- Established: 21 March 1990
- Location: Windhoek, Khomas Region, Namibia
- Composition method: Presidential appointment after consultation with the Judicial Service Commission
- Authorised by: Constitution of Namibia
- Judge term length: May serve until the age of 65 (extendable to the age of 70 by the President)
- Number of positions: 5
- Website: ejustice.jud.na

Chief Justice of Namibia
- Currently: Peter Shivute
- Since: 1 December 2004

Deputy Chief Justice of Namibia
- Currently: Petrus Damaseb
- Since: 12 July 2004

= Supreme Court of Namibia =

National supreme court

The Supreme Court of Namibia is the highest court in the judicial system of Namibia. It is the court of last resort and the highest appellate court in the country. It is located in the city centre of Namibia's capital city, Windhoek. A Supreme Court decision is supreme in that it can only be reversed by an Act of Parliament that contradicts it, or by another ruling of the Supreme Court itself.

==History==
Namibia's Supreme Court was founded on 21 March 1990, the day of Namibian Independence. Although it has the Supreme Court of South West Africa as its predecessor, the latter was not a supreme court in the sense that appeals against its rulings would be allowed; the Appellate Division of the Supreme Court of South Africa would hear those, and they would be prosecuted by the Supreme Court of South-West Africa.

==Court building==
At its inception in 1990, the Supreme Court did not have its own building. The Supreme Court building, situated in Michael Scott Street on Eliakim Namundjebo Plaza in central Windhoek, was built between 1994 and 1996 as an "imposing and functional building" to represent "the integrity and soul of the [...] Constitution". It was designed in a north African style in order to avoid resemblance of European colonial buildings, and it is Windhoek's only building erected post-independence in an African style of architecture. The building was constructed to contain two court rooms, four offices for justices, and a law library on the first floor. Erection and design of the building involved extensive geotechnical investigations because it is situated on top of a geological fault.

==Mandate and power==
The mandate and powers of the Supreme Court are regulated by Articles 78, 79 and 138 of the Namibian Constitution. It hears appeals against High Court decisions and matters referred from the Attorney General, particularly those that concern constitutional matters. It can also hear matters referred to it by parliamentary authorisation. The Supreme Court regulates its own procedures and makes Rules of Court.

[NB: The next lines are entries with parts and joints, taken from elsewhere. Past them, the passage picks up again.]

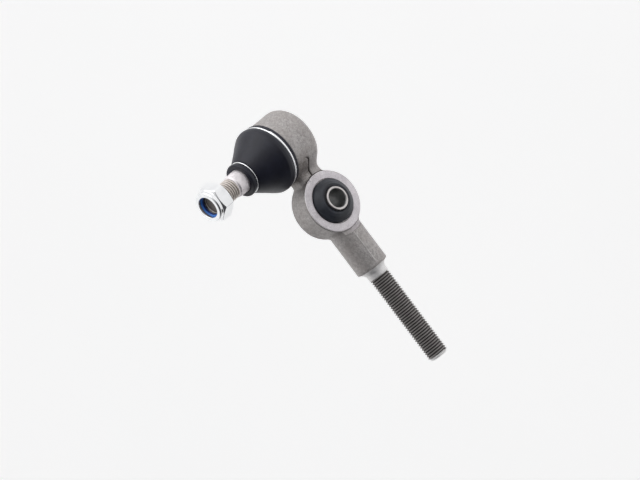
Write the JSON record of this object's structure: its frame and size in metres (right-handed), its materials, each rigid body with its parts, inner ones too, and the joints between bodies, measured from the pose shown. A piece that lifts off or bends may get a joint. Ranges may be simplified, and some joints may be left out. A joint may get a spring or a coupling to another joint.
{
  "type": "tie rod end",
  "caption": "Forged steering tie rod end: ball joint with boot and lock nut, rubber bush in its eye, and a threaded spindle.",
  "frame": {"origin": "where the spindle axis crosses the bush axis, at the middle of the bush", "axes": "+X along the spindle to its threaded end, +Y along the bush axis, +Z along the ball stud from the ball to the nut"},
  "size_m": [0.1637, 0.0402, 0.0828],
  "materials": {
    "forged_steel": "as forged and shot-blasted, matte, machined on the eye faces and thread",
    "stud_steel": "ground taper, rolled thread",
    "seat_plastic": "moulded",
    "spring_steel": "hardened",
    "cover_steel": "pressed sheet",
    "boot_rubber": "satin",
    "ring_steel": "bright spring wire",
    "zinc_plate": "bright zinc",
    "insert_nylon": "satin",
    "sleeve_steel": "turned",
    "bush_rubber": "satin"
  },
  "bodies": {
    "forging": {"forged_body": "forged_steel", "cover_plate": "cover_steel", "preload_spring": "spring_steel", "boot_ring_large": "ring_steel", "bush_outer_sleeve": "sleeve_steel", "bush_rubber": "bush_rubber"},
    "ball_seat": {"seat_upper": "seat_plastic", "seat_lower": "seat_plastic", "dust_boot": "boot_rubber"},
    "boot_end": {"boot_ring_small": "ring_steel"},
    "stud": {"ball_stud": "stud_steel"},
    "nut_carrier": {"nut_insert": "insert_nylon"},
    "nut": {"lock_nut": "zinc_plate"},
    "bush_sleeve": {"bush_inner_sleeve": "sleeve_steel"}
  },
  "joints": [
    {"name": "swing_direction", "type": "hinge", "parent": "forging", "child": "ball_seat", "pos_m": [-0.04, 0, 0], "axis": [0, 0, 1], "continuous": true},
    {"name": "stud_swing", "type": "hinge", "parent": "ball_seat", "child": "boot_end", "pos_m": [-0.04, 0, 0], "axis": [0, 1, 0], "range_deg": [-25, 25], "deforming": ["dust_boot"]},
    {"name": "stud_spin", "type": "hinge", "parent": "boot_end", "child": "stud", "pos_m": [-0.04, 0, 0], "axis": [0, 0, 1], "continuous": true},
    {"name": "nut_travel", "type": "slide", "parent": "stud", "child": "nut_carrier", "axis": [0, 0, 1], "range_m": [0, 0.0075]},
    {"name": "nut_turn", "type": "hinge", "parent": "nut_carrier", "child": "nut", "pos_m": [-0.04, 0, 0], "axis": [0, 0, 1], "range_deg": [0, 1800]},
    {"name": "bush_twist", "type": "hinge", "parent": "forging", "child": "bush_sleeve", "pos_m": [0, 0, 0], "axis": [0, 1, 0], "range_deg": [-15, 15], "stiffness_Nm_per_rad": 1}
  ],
  "couplings": [
    {"joint": "nut_turn", "follows": "nut_travel", "rad_per_m": 4188.8}
  ]
}
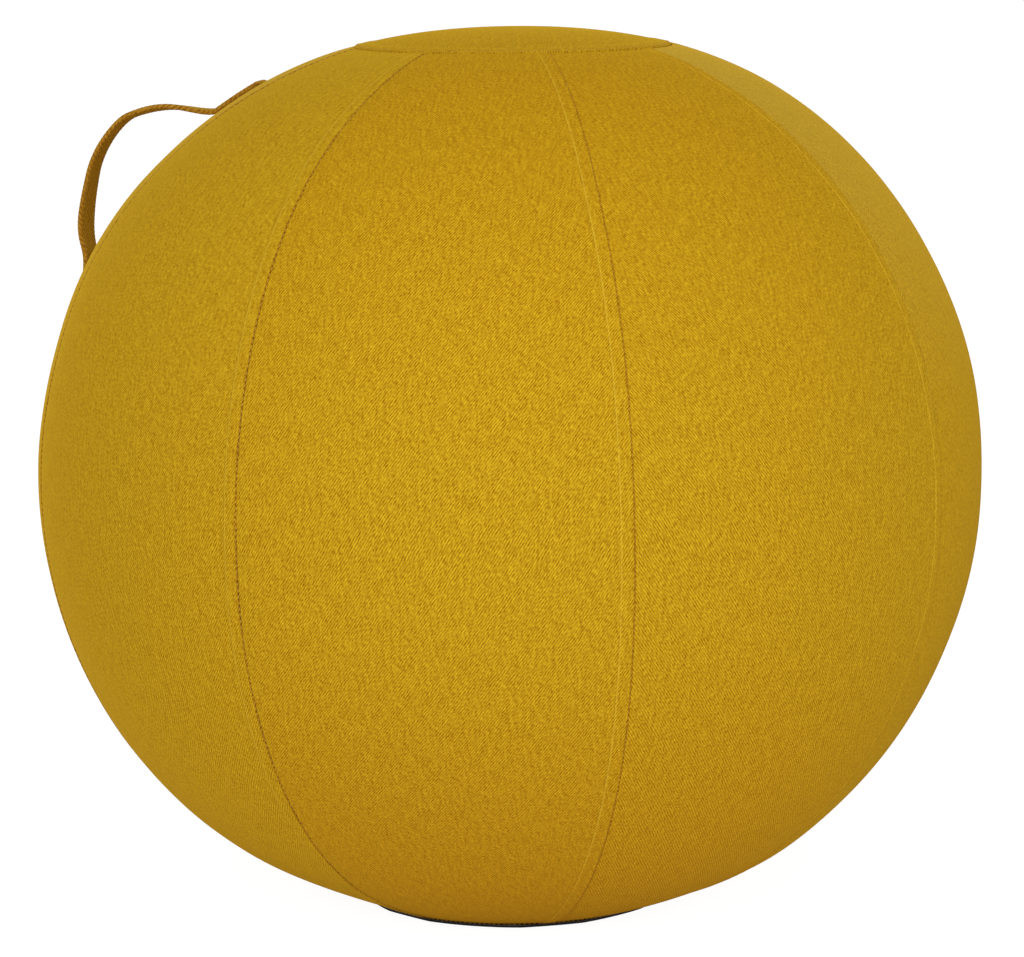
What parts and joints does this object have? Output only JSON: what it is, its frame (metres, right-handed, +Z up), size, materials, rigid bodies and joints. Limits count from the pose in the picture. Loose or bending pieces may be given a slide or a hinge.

A Supreme Court decision can only be reversed by an Act of Parliament that contradicts it, or by another ruling of the Supreme Court itself.

==Structure and appointment==
The Chief Justice of Namibia presides over the Supreme Court. They are supported by Judges of Appeal. All Supreme Court judges are appointed by the president on recommendation by the Judicial Service Commission. The current Chief Justice is His Lordship Peter Shivute.

==Notable cases==
- In 1991, the court confirmed the prohibition of corporal punishment at state schools. It also clarified that this prohibition applies independent of parent's approval or disapproval of the measurement, and even if the pupil themselves agree to be punished in this way.
- In 2001, when deciding a state appeal on a granted residence permit (Chairperson of the Immigration Selection Board v Frank and Another), the court noted: "The homosexual relationship, whether between men and men and women and women, clearly fall outside the scope and intent of Article 14" of the Constitution of Namibia (protection of the family).
- In a civil matter spinning off from the Caprivi treason trial the Supreme Court of Namibia ordered government in 2002 (Government of Namibia and Others v Mwilima and Others) to provide the treason suspects with legal representation. In 2010 the court was again involved in this trial, ruling (State vs. Malumo and 24 Others) that confessions from 25 accused are inadmissible before the High Court in Windhoek due to the occurrence of "coercive actions" at the hands of Police or military to obtain the testimonies.
- In 2009, the Supreme Court found that a 2000 agreement on the expansion of the coastal holiday settlement of Wlotzkasbaken (Erongo Regional Council and Others v Wlotzkasbaken Home Owners Association and Another) was unilaterally and unlawfully changed by the Erongo Regional Council, and decided in favour of the home owners.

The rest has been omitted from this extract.